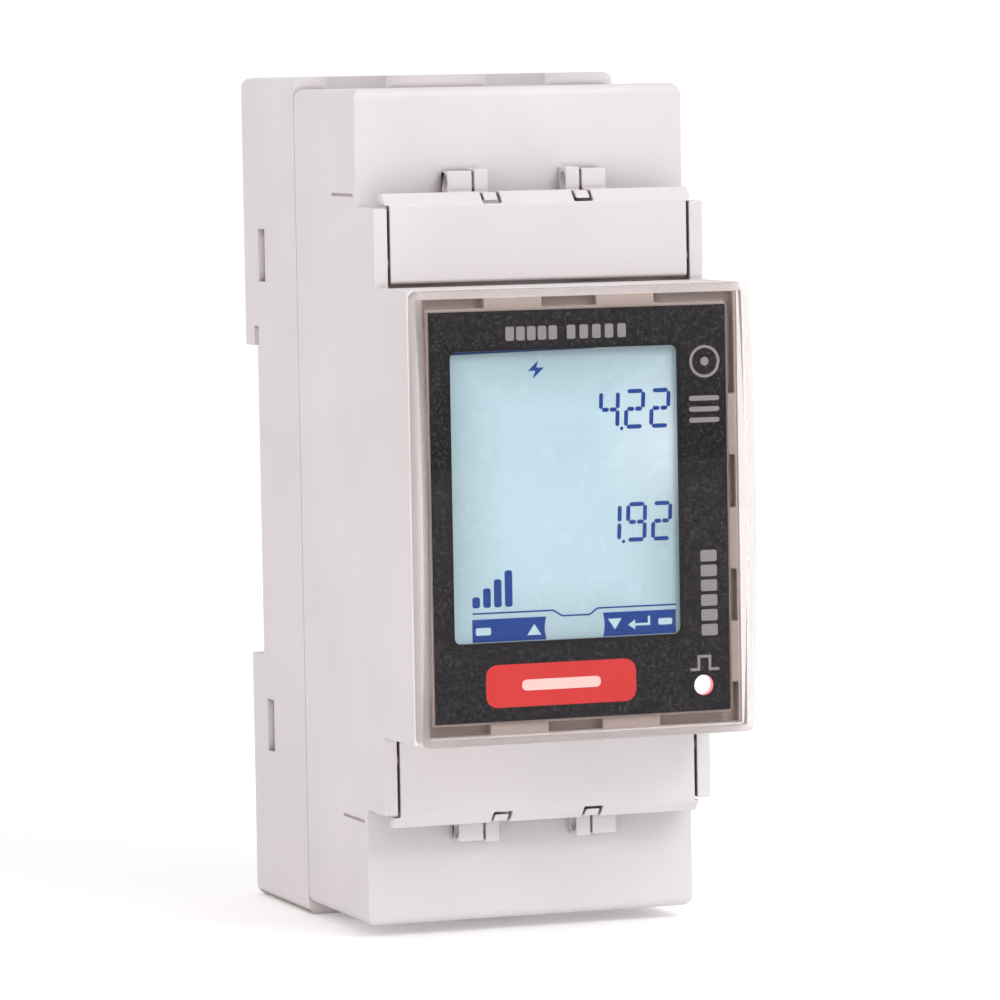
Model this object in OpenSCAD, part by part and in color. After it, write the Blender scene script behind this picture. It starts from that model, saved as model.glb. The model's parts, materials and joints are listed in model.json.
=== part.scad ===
// Two-module electricity meter for a 35 mm rail.
// The origin is the middle of the seat that rests on the rail's face.
// The front faces -Y, +X is to the right seen from the front, and +Z is up.

/* [Overall] */
// Width of the meter
body_w = 35.5; // [35.4:0.1:36]
// Height of the rear base
base_h = 88.2; // [88:0.2:89]
// Height over the two terminal blocks
block_h = 85.6; // [85.2:0.2:86]
// Height of the middle front zone and of its window
front_h = 45.4; // [45.2:0.1:45.6]
// Wall thickness of the mouldings
wall = 1.6; // [1.5:0.1:1.6]

/* [Depths from the rail seat] */
// Rear face, behind the seat
rear_d = 4.2; // [4:0.1:4.6]
// Parting plane between rear base and front housing
parting_d = 14.4; // [14.2:0.1:14.6]
// Plain face of the terminal blocks
block_d = 34.8; // [34.7:0.1:35]
// Face of the terminal covers
cover_d = 40.5; // [40.3:0.1:41]
// Front of the middle shell
shell_d = 50.6; // [50.4:0.1:51]
// Front window at its upper and lower edges
window_d = 53; // [52.8:0.1:53.4]
// Bulge of the front window at mid-height
window_bulge = 1.4; // [1:0.1:1.8]

/* [Terminal covers] */
// Distance from the middle to a cover's outer edge
cover_end = 31; // [30.9:0.1:31.2]
// Height of the bent lip beyond that edge
lip_h = 1.2; // [1.2:0.1:1.6]
// Thickness of the cover's plate
cover_t = 1.2; // [1:0.1:1.3]
// Radius of the hole for a seal wire
seal_r = 0.8; // [0.6:0.1:0.9]

/* [Terminals] */
// Radius of the cable bores
cable_r = 4.2; // [3.9:0.1:4.2]
// Radius of the terminal screws
screw_r = 2.5; // [2.4:0.1:2.5]
// Travel of a rising cage
cage_travel = 6.8; // [5:0.2:6.8]

/* [Display] */
// Width of the display opening
display_w = 24.25; // [23.5:0.25:24.5]
// Height of the display opening
display_h = 29.15; // [28.5:0.25:29.25]

/* [Hidden] */

$fn = 48;
eps = 0.01;
cut = 1;                 // how far a cutting solid runs past the face it opens
upper = 1;
lower = -1;
housing_tone = [0.87, 0.85, 0.84];
steel_tone = [0.72, 0.73, 0.75];
copper_tone = [0.80, 0.50, 0.32];
board_tone = [0.10, 0.38, 0.20];
dark_tone = [0.12, 0.12, 0.13];

half_w = body_w / 2;
inner_w = half_w - wall;
base_end = base_h / 2;
block_end = block_h / 2;
front_end = front_h / 2;

// Rail channel in the rear base, for a rail 35 mm high with a 1 mm flange
rail_half = 17.5;
flange_t = 1;
channel_top = 15.5;      // underside of the fixed hook
channel_bottom = -17.8;
hook_slot_top = rail_half + 0.1;
hook_slot_back = flange_t + 0.25;
hook_slot_front = -0.5;
spring_slot_w = 4.4;
spring_seat_w = 4;
spring_seat_back = 3.6;

// Sliding latch in the lower half of the rear face
latch_w = 14;
latch_gap = 0.3;
latch_front = 1.2;
latch_back = rear_d - 0.3;
latch_top = -15.6;
latch_bottom = -43.4;
ear_w = 1.1;
ear_top = -22;
ear_bottom = -36;
latch_travel = 3;
latch_window_w = 5;
latch_window_top = -20;
latch_window_bottom = -34.2;
spring_seat_top = -31.5;
spring_seat_bottom = -34;
spring_y = 1.9;
spring_r = 1.35;
spring_wire_r = 0.25;
spring_turns = 9;

// Side windows where the housing's snap arms catch
snap_inner = 22.4;
snap_outer = 28;
snap_front = -3.2;
snap_back = -0.9;

// Terminal covers and their pivots
cover_half_w = half_w - 1.75;
cheek_inner = cover_half_w + 0.3;
cheek_end = cover_end - 0.25;
cover_inner_edge = front_end + 0.3;
pivot_y = -(cover_d - 1);
pivot_z = cover_inner_edge + 2.2;
pivot_r = 0.6;
pivot_hole_r = 0.65;
cover_edge_r = 0.5;

// Seal-wire lugs: a wide one on the cover beside a narrow one on the housing
lug_x = 5.95;            // inner face of the wide lug
wide_lug_w = 2.65;
narrow_lug_w = 1.5;
lug_gap = 0.25;
lug_top = 34.3;
lug_depth = 2.2;
narrow_lug_x0 = lug_x - lug_gap - narrow_lug_w;
narrow_lug_x1 = lug_x - lug_gap;
lug_hole_y = -(block_d + 1.15);
lug_hole_z = 33.2;
lip_half_w = 16.5;
lip_notch_margin = 0.3;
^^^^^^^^
Return the listing above word for word.

• **Solution to the problem**
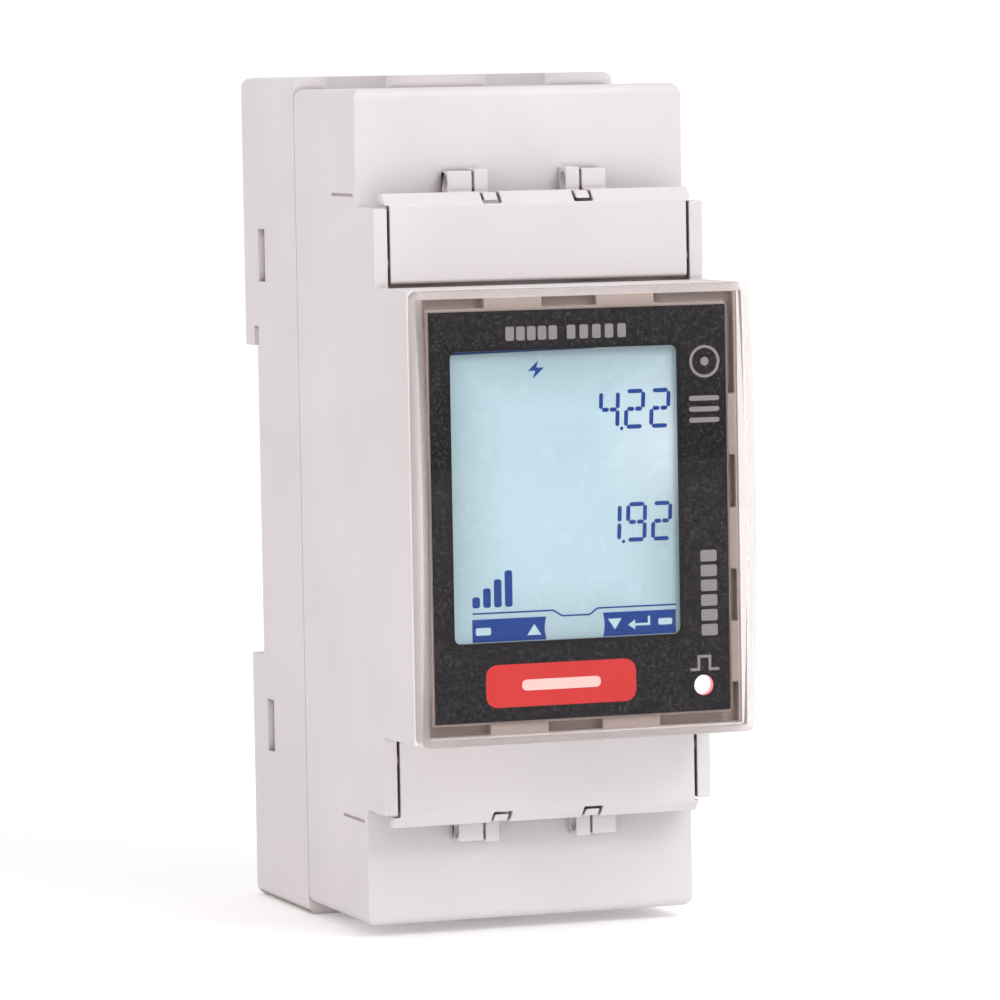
Model this object in OpenSCAD, part by part and in color. After it, write the Blender scene script behind this picture. It starts from that model, saved as model.glb. The model's parts, materials and joints are listed in model.json.
=== part.scad ===
// Two-module electricity meter for a 35 mm rail.
// The origin is the middle of the seat that rests on the rail's face.
// The front faces -Y, +X is to the right seen from the front, and +Z is up.

/* [Overall] */
// Width of the meter
body_w = 35.5; // [35.4:0.1:36]
// Height of the rear base
base_h = 88.2; // [88:0.2:89]
// Height over the two terminal blocks
block_h = 85.6; // [85.2:0.2:86]
// Height of the middle front zone and of its window
front_h = 45.4; // [45.2:0.1:45.6]
// Wall thickness of the mouldings
wall = 1.6; // [1.5:0.1:1.6]

/* [Depths from the rail seat] */
// Rear face, behind the seat
rear_d = 4.2; // [4:0.1:4.6]
// Parting plane between rear base and front housing
parting_d = 14.4; // [14.2:0.1:14.6]
// Plain face of the terminal blocks
block_d = 34.8; // [34.7:0.1:35]
// Face of the terminal covers
cover_d = 40.5; // [40.3:0.1:41]
// Front of the middle shell
shell_d = 50.6; // [50.4:0.1:51]
// Front window at its upper and lower edges
window_d = 53; // [52.8:0.1:53.4]
// Bulge of the front window at mid-height
window_bulge = 1.4; // [1:0.1:1.8]

/* [Terminal covers] */
// Distance from the middle to a cover's outer edge
cover_end = 31; // [30.9:0.1:31.2]
// Height of the bent lip beyond that edge
lip_h = 1.2; // [1.2:0.1:1.6]
// Thickness of the cover's plate
cover_t = 1.2; // [1:0.1:1.3]
// Radius of the hole for a seal wire
seal_r = 0.8; // [0.6:0.1:0.9]

/* [Terminals] */
// Radius of the cable bores
cable_r = 4.2; // [3.9:0.1:4.2]
// Radius of the terminal screws
screw_r = 2.5; // [2.4:0.1:2.5]
// Travel of a rising cage
cage_travel = 6.8; // [5:0.2:6.8]

/* [Display] */
// Width of the display opening
display_w = 24.25; // [23.5:0.25:24.5]
// Height of the display opening
display_h = 29.15; // [28.5:0.25:29.25]

/* [Hidden] */

$fn = 48;
eps = 0.01;
cut = 1;                 // how far a cutting solid runs past the face it opens
upper = 1;
lower = -1;
housing_tone = [0.87, 0.85, 0.84];
steel_tone = [0.72, 0.73, 0.75];
copper_tone = [0.80, 0.50, 0.32];
board_tone = [0.10, 0.38, 0.20];
dark_tone = [0.12, 0.12, 0.13];

half_w = body_w / 2;
inner_w = half_w - wall;
base_end = base_h / 2;
block_end = block_h / 2;
front_end = front_h / 2;

// Rail channel in the rear base, for a rail 35 mm high with a 1 mm flange
rail_half = 17.5;
flange_t = 1;
channel_top = 15.5;      // underside of the fixed hook
channel_bottom = -17.8;
hook_slot_top = rail_half + 0.1;
hook_slot_back = flange_t + 0.25;
hook_slot_front = -0.5;
spring_slot_w = 4.4;
spring_seat_w = 4;
spring_seat_back = 3.6;

// Sliding latch in the lower half of the rear face
latch_w = 14;
latch_gap = 0.3;
latch_front = 1.2;
latch_back = rear_d - 0.3;
latch_top = -15.6;
latch_bottom = -43.4;
ear_w = 1.1;
ear_top = -22;
ear_bottom = -36;
latch_travel = 3;
latch_window_w = 5;
latch_window_top = -20;
latch_window_bottom = -34.2;
spring_seat_top = -31.5;
spring_seat_bottom = -34;
spring_y = 1.9;
spring_r = 1.35;
spring_wire_r = 0.25;
spring_turns = 9;

// Side windows where the housing's snap arms catch
snap_inner = 22.4;
snap_outer = 28;
snap_front = -3.2;
snap_back = -0.9;

// Terminal covers and their pivots
cover_half_w = half_w - 1.75;
cheek_inner = cover_half_w + 0.3;
cheek_end = cover_end - 0.25;
cover_inner_edge = front_end + 0.3;
pivot_y = -(cover_d - 1);
pivot_z = cover_inner_edge + 2.2;
pivot_r = 0.6;
pivot_hole_r = 0.65;
cover_edge_r = 0.5;

// Seal-wire lugs: a wide one on the cover beside a narrow one on the housing
lug_x = 5.95;            // inner face of the wide lug
wide_lug_w = 2.65;
narrow_lug_w = 1.5;
lug_gap = 0.25;
lug_top = 34.3;
lug_depth = 2.2;
narrow_lug_x0 = lug_x - lug_gap - narrow_lug_w;
narrow_lug_x1 = lug_x - lug_gap;
lug_hole_y = -(block_d + 1.15);
lug_hole_z = 33.2;
lip_half_w = 16.5;
lip_notch_margin = 0.3;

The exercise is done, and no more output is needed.